TASK PROMPT:
Set down, please, exactly the lines below that run from the line with "What OpenSCAD source" to the line with "gullet_angle = 28; // [20:1:32]", both lines included.

^^^^

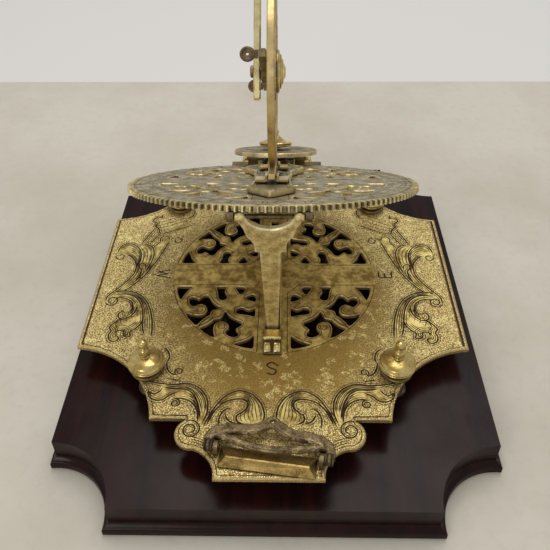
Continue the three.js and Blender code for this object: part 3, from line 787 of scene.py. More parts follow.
def table_finish():
    """A pale, slightly stained table top, and the still paler ground beyond its far edge."""
    f = Finish("table")
    stains = f.noise(160, 5, 0.6)
    dust = f.noise(6, 4, 0.7)
    colour = f.mix(f.span(stains, 0.4, 0.62), srgb(214, 207, 192), srgb(200, 192, 176))
    colour = f.mix(f.span(dust, 0.5, 0.75, 0.0, 0.3), colour, srgb(184, 174, 158))
    axes = f.step("ShaderNodeSeparateXYZ", {0: f.place})
    beyond = f.span(axes.outputs["Y"], TABLE_END / MM, TABLE_END / MM + 2)
    colour = f.mix(beyond, colour, srgb(228, 225, 220))
    f.surface.inputs["Specular IOR Level"].default_value = 0.3
    return f.finish(colour, f.span(stains, 0.3, 0.7, 0.5, 0.65), (dust, 0.05))


TABLE_END = 0.3
ground_brass = plate_finish()
bright_brass = worn_metal(
    "bright_brass", ((180, 148, 78), (232, 208, 136), (252, 238, 180), (64, 44, 22)),
    (0.1, 0.24), 6, 0.8, 0.008
)
strut_brass = worn_metal(
    "pitted_brass", ((182, 156, 92), (250, 232, 168), (255, 242, 196), (74, 58, 34)),
    (0.3, 0.46), 4, 0.5, 0.05, metallic=0.62
)
tab_brass = worn_metal(
    "tab_brass", ((112, 88, 46), (172, 144, 84), (250, 226, 160), (62, 44, 24)),
    (0.24, 0.42), 6, 0.6, 0.03
)
ring_bronze = worn_metal(
    "mottled_ring_bronze", ((114, 102, 76), (202, 188, 150), (232, 212, 152), (44, 37, 29)),
    (0.3, 0.5), 5, 0.6, 0.03, spread=0.12
)
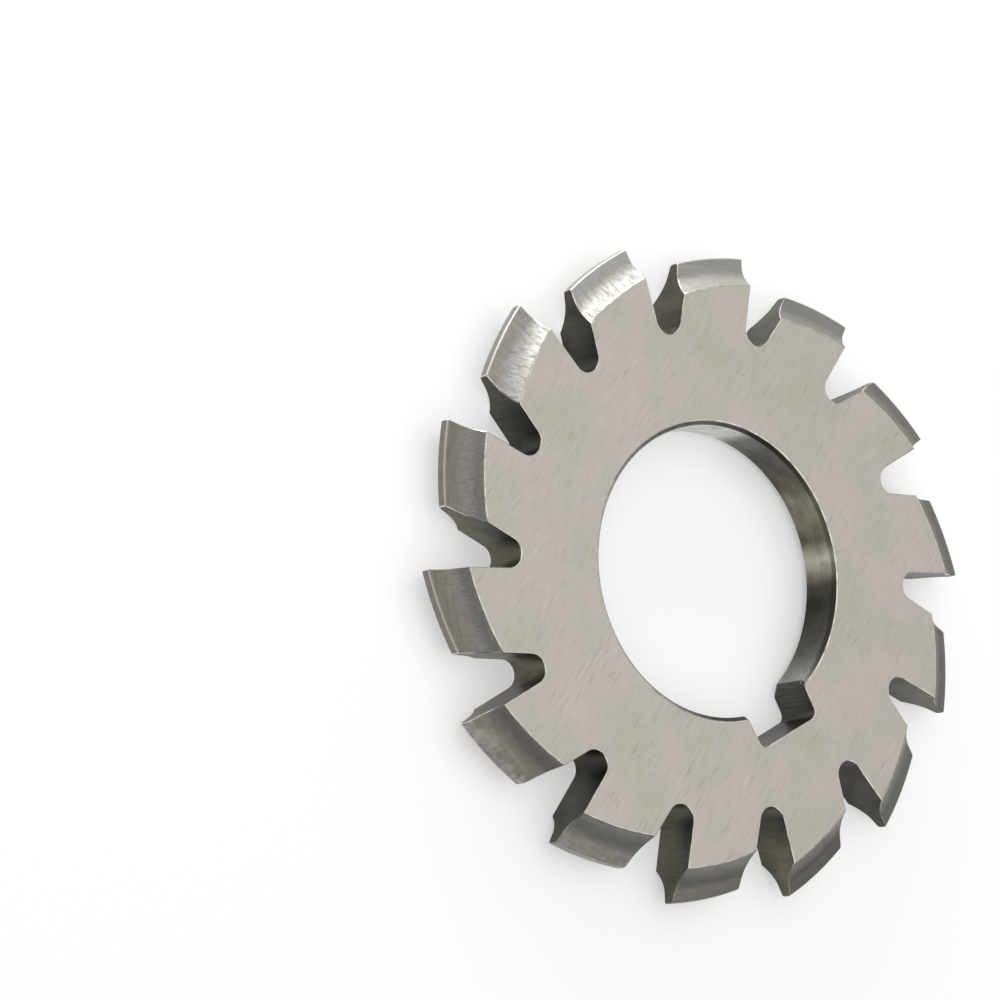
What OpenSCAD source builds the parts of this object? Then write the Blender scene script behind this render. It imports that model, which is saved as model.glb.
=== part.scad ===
// Disc-type cutter for milling the tooth gaps of a small spur gear.
// It lies flat on one side face: bore axis on Z, lower side face at z = 0,
// keyway toward +Y. Every tooth cuts with its clockwise end, seen from +Z.

/* [Body] */
// diameter over the cutting edges
cutter_d = 50; // [46:0.5:56]
// width between the two side faces
width = 4; // [3.4:0.1:4.4]
// number of cutting teeth
teeth = 14; // [12:1:16]

/* [Bore and keyway] */
// diameter of the arbor bore
bore_d = 22; // [16:0.5:24]
// chamfer at the upper end of the bore
bore_chamfer = 0.3; // [0.1:0.05:0.6]
// chamfer at the lower end of the bore
bore_chamfer_low = 0.7; // [0.3:0.05:0.9]
// width of the keyway
key_w = 6; // [4:0.1:7]
// distance from the bore axis to the keyway floor
key_floor = 13.4; // [12.5:0.1:14.5]
// radius in the two floor corners of the keyway
key_corner_r = 0.6; // [0.2:0.1:1.2]
// break on the two mouth edges of the keyway
key_break = 0.3; // [0.1:0.05:0.6]
// angle from the keyway's middle, clockwise, to the next cutting face
key_to_face = 11.4; // [6:0.1:20]

/* [Gullets] */
// depth of a gullet below the cutting edges
gullet_depth = 7.05; // [5.5:0.05:8]
// radius at the bottom of a gullet
gullet_r = 1.1; // [0.7:0.05:1.4]
// angle between a cutting face and the heel wall across the gullet
gullet_angle = 28; // [20:1:32]

/* [Tooth form] */
// module of the gear that is cut
gear_module = 1; // [0.8:0.05:1.1]
// tooth count of the gear that the form is drawn for
gear_teeth = 13; // [12:1:25]
// pressure angle of the gear
pressure_angle = 20; // [14.5:0.5:25]
// width of the tip before its corners are rounded
tip_w = 0.9; // [0.7:0.05:1.1]
// radius on the two corners of the tip
tip_r = 0.25; // [0.1:0.05:0.3]
// relief angle behind the cutting edge at the tip
relief_angle = 11.9; // [8:0.1:14]

/* [Hidden] */
$fn = 120;

steel = [0.70, 0.68, 0.66];
// how far a cutting shape runs past what it cuts
over = 2;
pitch = 360 / teeth;
mid = width / 2;
tip_rad = cutter_d / 2;
bore_rad = bore_d / 2;

// The blank stands a little over the cutting edges, and the relief trims it.
blank_rad = tip_rad + 0.6;

// Relief: a tooth's form is turned about an axis of its own, set off toward
// its cutting face, so that the form drops evenly toward the heel.
tooth_mid = 0.32 * pitch;
relief_off = tip_rad * tan(relief_angle);
turn_axis = relief_off * [sin(tooth_mid), -cos(tooth_mid)];

// Involute of the gear's tooth gap, as depth below the tip and half width.
gear_pitch_r = gear_module * gear_teeth / 2;
gear_base_r = gear_pitch_r * cos(pressure_angle);
gear_root_r = gear_pitch_r - 1.25 * gear_module;
form_half_w = mid + 0.3;

function inv(a) = tan(a) * 180 / PI - a;
function gap_half(r) = 90 / gear_teeth - inv(pressure_angle) + inv(acos(gear_base_r / r));
function form_at(r) = [r * cos(gap_half(r)) - gear_root_r, r * sin(gap_half(r))];

// gear radius at which the gap's half width has grown to w
function r_at_width(w, lo, hi, n = 30) =
    n == 0 ? lo
    : form_at((lo + hi) / 2)[1] < w ? r_at_width(w, (lo + hi) / 2, hi, n - 1)
    : r_at_width(w, lo, (lo + hi) / 2, n - 1);

// a point of the cutting face, depth and half width, in the turned section
function turned(p) = [norm([tip_rad - p[0], 0] - turn_axis), p[1]];

gear_run_r = r_at_width(form_half_w, gear_base_r, 2 * gear_pitch_r);
p_base = turned(form_at(gear_base_r));
p_half = turned(form_at((gear_base_r + gear_run_r) / 2));
p_run = turned(form_at(gear_run_r));
p_tip = turned([0, tip_w / 2]);

// The flank is one arc through three points of the involute.
function arc_centre(a, b, c) =
    let (u = b - a, v = c - a, k = 2 * (u[0] * v[1] - u[1] * v[0]))
    a + [v[1] * (u * u) - u[1] * (v * v), u[0] * (v * v) - v[0] * (u * u)] / k;
flank_c = arc_centre(p_base, p_half, p_run);
flank_r = norm(p_base - flank_c);

// The tip corner's arc touches the tip and the straight part of the flank.
side_dir = (p_tip - p_base) / norm(p_tip - p_base);
side_out = [-side_dir[1], side_dir[0]];
corner_rho = p_tip[0] - tip_r;
corner_c = [corner_rho,
    p_base[1] + (corner_rho - p_base[0]) * side_dir[1] / side_dir[0] - tip_r / side_dir[0]];
corner_t = corner_c + tip_r * side_out;

// one half of the tooth form, from the middle plane outward; the tip block and
// the flank run a little into each other, and meet where arc and side cross
module half_form() {
    lap = 0.2;
    p_in = p_base - lap * side_dir;
    polygon([[p_in[0], 0], [p_tip[0], 0], [p_tip[0], corner_c[1]], corner_c, corner_t, p_in]);
    translate(corner_c) circle(r = tip_r);
    difference() {
        polygon([[p_run[0] - over, 0], [p_base[0] + lap, 0], p_base + [lap, lap], p_run,
            [p_run[0] - over, p_run[1]]]);
        translate(flank_c) circle(r = flank_r);
    }
}

// what the relieving tool takes away above and beside the form; it starts
// further out than the form's foot, so that the foot stays whole
module relief_section() {
    difference() {
        translate([p_run[0] - over / 2, -over])
            square([p_tip[0] - p_run[0] + 2 * over, width + 2 * over]);
        translate([0, mid]) half_form();
        translate([0, mid]) mirror([0, 1]) half_form();
    }
}

// the relieving cut of the tooth whose cutting face lies on +X
module relief_cut() {
    from = atan2(-turn_axis[1], tip_rad - turn_axis[0]) - 0.15 * pitch;
    translate([turn_axis[0], turn_axis[1], 0])
        rotate([0, 0, from])
            rotate_extrude(angle = 0.95 * pitch) relief_section();
}

// the gullet in front of a cutting face that lies on +X
module gullet_2d() {
    cx = tip_rad - gullet_depth + gullet_r;
    heel = [cx - gullet_r * sin(gullet_angle), -gullet_r * (1 + cos(gullet_angle))];
    far = blank_rad + over;
    translate([cx, -gullet_r]) circle(r = gullet_r);
    polygon([[cx, 0], [far, 0], [far, heel[1] - (far - heel[0]) * tan(gullet_angle)],
        heel, [cx, -gullet_r]]);
}

// keyway toward +Y, with rounded floor corners and broken mouth edges
module keyway_2d() {
    hw = key_w / 2;
    mouth_y = sqrt(pow(bore_rad, 2) - pow(hw, 2));
    translate([-hw, 0]) square([key_w, key_floor - key_corner_r]);
    translate([-hw + key_corner_r, 0]) square([key_w - 2 * key_corner_r, key_floor]);
    for (s = [-1, 1]) {
        translate([s * (hw - key_corner_r), key_floor - key_corner_r]) circle(r = key_corner_r);
        translate([s * hw, mouth_y]) rotate(45) square(key_break * sqrt(2), center = true);
    }
}

// cutter for a chamfer c at the end of the bore that opens toward -Z
module chamfer_cut(c) {
    translate([0, 0, -c]) cylinder(h = 3 * c, r1 = bore_rad + 2 * c, r2 = bore_rad - c);
}

module gear_cutter() {
    color(steel)
    difference() {
        linear_extrude(height = width) difference() {
            circle(r = blank_rad);
            circle(r = bore_rad);
            keyway_2d();
            for (k = [0 : teeth - 1]) rotate(90 - key_to_face + k * pitch) gullet_2d();
        }
        for (k = [0 : teeth - 1]) rotate([0, 0, 90 - key_to_face + k * pitch]) relief_cut();
        chamfer_cut(bore_chamfer_low);
        translate([0, 0, width]) mirror([0, 0, 1]) chamfer_cut(bore_chamfer);
    }
}

gear_cutter();
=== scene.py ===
# A disc-type gear cutter of high-speed steel, lying on one side face.
# The cutter's sizes are millimetres until its finished mesh is scaled to metres. The floor,
# the lamps and the camera are placed in metres.
import math

import bmesh
import bpy
from mathutils import Matrix, Vector


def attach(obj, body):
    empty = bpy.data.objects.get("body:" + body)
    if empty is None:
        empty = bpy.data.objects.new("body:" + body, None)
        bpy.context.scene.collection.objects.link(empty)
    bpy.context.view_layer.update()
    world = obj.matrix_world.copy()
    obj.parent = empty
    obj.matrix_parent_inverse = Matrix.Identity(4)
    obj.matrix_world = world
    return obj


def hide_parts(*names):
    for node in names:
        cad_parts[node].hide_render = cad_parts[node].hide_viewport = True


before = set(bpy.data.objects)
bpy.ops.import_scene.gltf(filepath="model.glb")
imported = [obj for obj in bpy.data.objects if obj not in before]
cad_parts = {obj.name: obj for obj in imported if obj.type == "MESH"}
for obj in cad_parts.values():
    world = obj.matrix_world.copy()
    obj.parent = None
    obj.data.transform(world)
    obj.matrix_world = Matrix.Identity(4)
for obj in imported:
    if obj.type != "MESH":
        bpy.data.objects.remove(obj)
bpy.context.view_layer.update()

MM = 0.001
UP = Vector((0, 0, 1))

# Sizes
WIDTH = 4.0
TIP_RADIUS = 25.0
TEETH = 14
PITCH = 2 * math.pi / TEETH

BORE_RADIUS = 11.0
UPPER_CHAMFER = 0.3
LOWER_CHAMFER = 0.7
HUB_RADIUS = 15.5           # where the tooth sectors meet the ring around the bore
KEY_HALF = 3.0
KEY_FLOOR = 13.4
KEY_CORNER = 0.6
KEY_BREAK = 0.24            # the keyway's mouth edges, broken round
KEY_TO_FACE = math.radians(11.4)       # from the keyway's middle to the next cutting face
FIRST_FACE = math.radians(90) - KEY_TO_FACE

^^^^

SOLUTION TO THE EXERCISE:
What OpenSCAD source builds the parts of this object? Then write the Blender scene script behind this render. It imports that model, which is saved as model.glb.
=== part.scad ===
// Disc-type cutter for milling the tooth gaps of a small spur gear.
// It lies flat on one side face: bore axis on Z, lower side face at z = 0,
// keyway toward +Y. Every tooth cuts with its clockwise end, seen from +Z.

/* [Body] */
// diameter over the cutting edges
cutter_d = 50; // [46:0.5:56]
// width between the two side faces
width = 4; // [3.4:0.1:4.4]
// number of cutting teeth
teeth = 14; // [12:1:16]

/* [Bore and keyway] */
// diameter of the arbor bore
bore_d = 22; // [16:0.5:24]
// chamfer at the upper end of the bore
bore_chamfer = 0.3; // [0.1:0.05:0.6]
// chamfer at the lower end of the bore
bore_chamfer_low = 0.7; // [0.3:0.05:0.9]
// width of the keyway
key_w = 6; // [4:0.1:7]
// distance from the bore axis to the keyway floor
key_floor = 13.4; // [12.5:0.1:14.5]
// radius in the two floor corners of the keyway
key_corner_r = 0.6; // [0.2:0.1:1.2]
// break on the two mouth edges of the keyway
key_break = 0.3; // [0.1:0.05:0.6]
// angle from the keyway's middle, clockwise, to the next cutting face
key_to_face = 11.4; // [6:0.1:20]

/* [Gullets] */
// depth of a gullet below the cutting edges
gullet_depth = 7.05; // [5.5:0.05:8]
// radius at the bottom of a gullet
gullet_r = 1.1; // [0.7:0.05:1.4]
// angle between a cutting face and the heel wall across the gullet
gullet_angle = 28; // [20:1:32]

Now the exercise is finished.